10) Deal Simultaneously with Older and Newer Income Tax Debts
If you owe more than one year of income taxes, some may meet the conditions for discharge and some may not. The conditions are mostly based on the passage of time so in general older taxes are more likely to be able to be discharged. In these situations a Chapter 13 case may well be better for you than a Chapter 7 one.
In a Chapter 13 payment plan all your creditors are dealt with in one package. This plan is proposed by you and your attorney, and after a limited opportunity for creditors to object, the plan is approved by the bankruptcy judge. Then all your creditors, including the IRS and state, have to comply with it. If you have other important debts that have to or you want to pay, and doing so fits within the rules, then the IRS and state have to wait their turn in line behind them. And they can’t take any collection action whatsoever on the taxes owed throughout the life of the plan as long as you follow the rules as well.
The taxes that can’t be discharged (generally the newer taxes) must be paid within the 3-to-5-year plan, but usually without any additionally accruing interest and penalties.
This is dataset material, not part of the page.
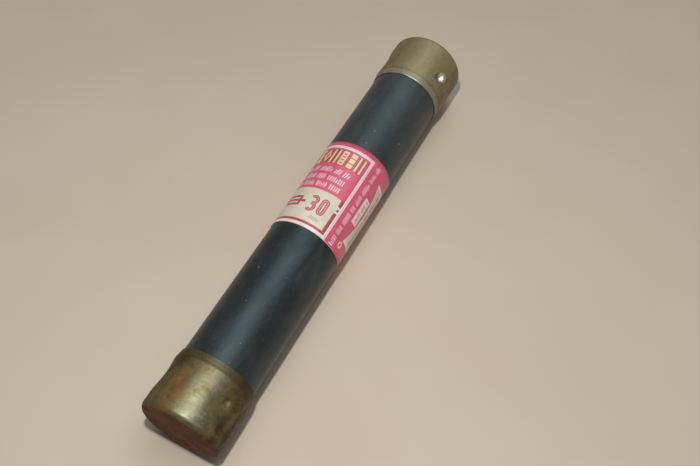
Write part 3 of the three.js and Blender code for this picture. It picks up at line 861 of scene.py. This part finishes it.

The taxes that can be discharged (the older ones) are treated like your other “general unsecured” debts. That means they are paid only if and to the extent that you have extra money after paying more important debts.
The dischargeable taxes usually do not increase the total amount you have to pay towards all your debts. That’s because usually you only have to pay a certain dollar amount of your pool of “general unsecured” debts, so having the taxes in this pool just reduces what the other creditors receive out of what you pay.
At the end of the Chapter 13 case you will have paid all the taxes (and any other debts) that you had to pay because they couldn’t be discharged. Whatever you haven’t paid of your dischargeable taxes and all other dischargeable debts are forever written off. So at that point you are tax-debt free and (except perhaps for a mortgage you chose to keep) are completely debt-free.